Mistake 5: No record of constraints and trade conflicts
When you lose time because the slab wasn’t cut, the framing wasn’t ready, or electrical is in your bay, you need that captured daily.
Fix:
- Write one sentence: what blocked you, where, and how many hours/men it cost.
Example:
- “Lost 6 man-hours: unable to hang 4" cast iron in Corridor 2 due to duct install at Grid B/9. Notified GC at 1:30 PM.”
Practical takeaway today:
- If it impacts schedule, quality, or inspections, it belongs in the plumbing work daily report that day—not in a text thread.
FAQ
Q: What’s the most important thing to include in a plumber daily report? A: Anything that becomes hidden: underground/slab work, in-wall rough-in, above-ceiling runs, plus pressure testing documentation (psi + time + witness). If it’ll be covered tomorrow, document it today with photos and location anchors.

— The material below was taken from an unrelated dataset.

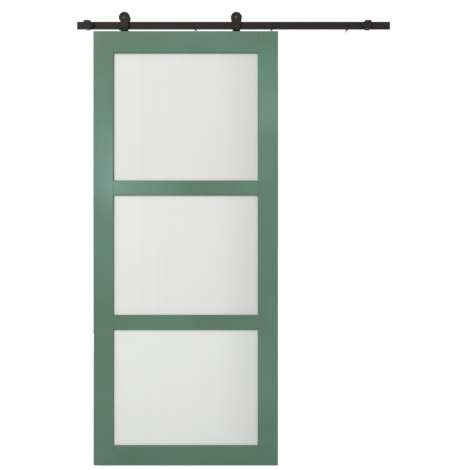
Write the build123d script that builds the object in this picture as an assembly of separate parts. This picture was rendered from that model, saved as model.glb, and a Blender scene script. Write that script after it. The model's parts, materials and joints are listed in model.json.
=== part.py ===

Q: How do I document pressure testing so it holds up later? A: Record the system, test method, psi, start/end times, duration, gauge location, and who witnessed it. Add a clear gauge photo. “Tested OK” isn’t defensible; “150 psi for 2 hours, no drop, GC witnessed” is.
Q: Do camera inspection records really matter on new construction? A: Yes—especially on underslab sanitary/storm. A scope before backfill proves the line was clean and properly sloped at turnover. If there’s a backup later, your camera notes help shut down “bad install” claims.
Q: What’s the best way to document underground work before it’s covered? A: Use a repeatable checklist: wide photos with gridline reference, close photos of fittings/joints, slope/invert readings, and inspection status (requested/passed). If available, add a short camera scope summary.
Q: How detailed should a plumbing contractor daily log be without taking all night? A: Detailed on the items that protect you: locations, tests, inspections, and concealment. You don’t need a novel—just consistent structure. A tight log can be done in minutes if you follow the same categories every day.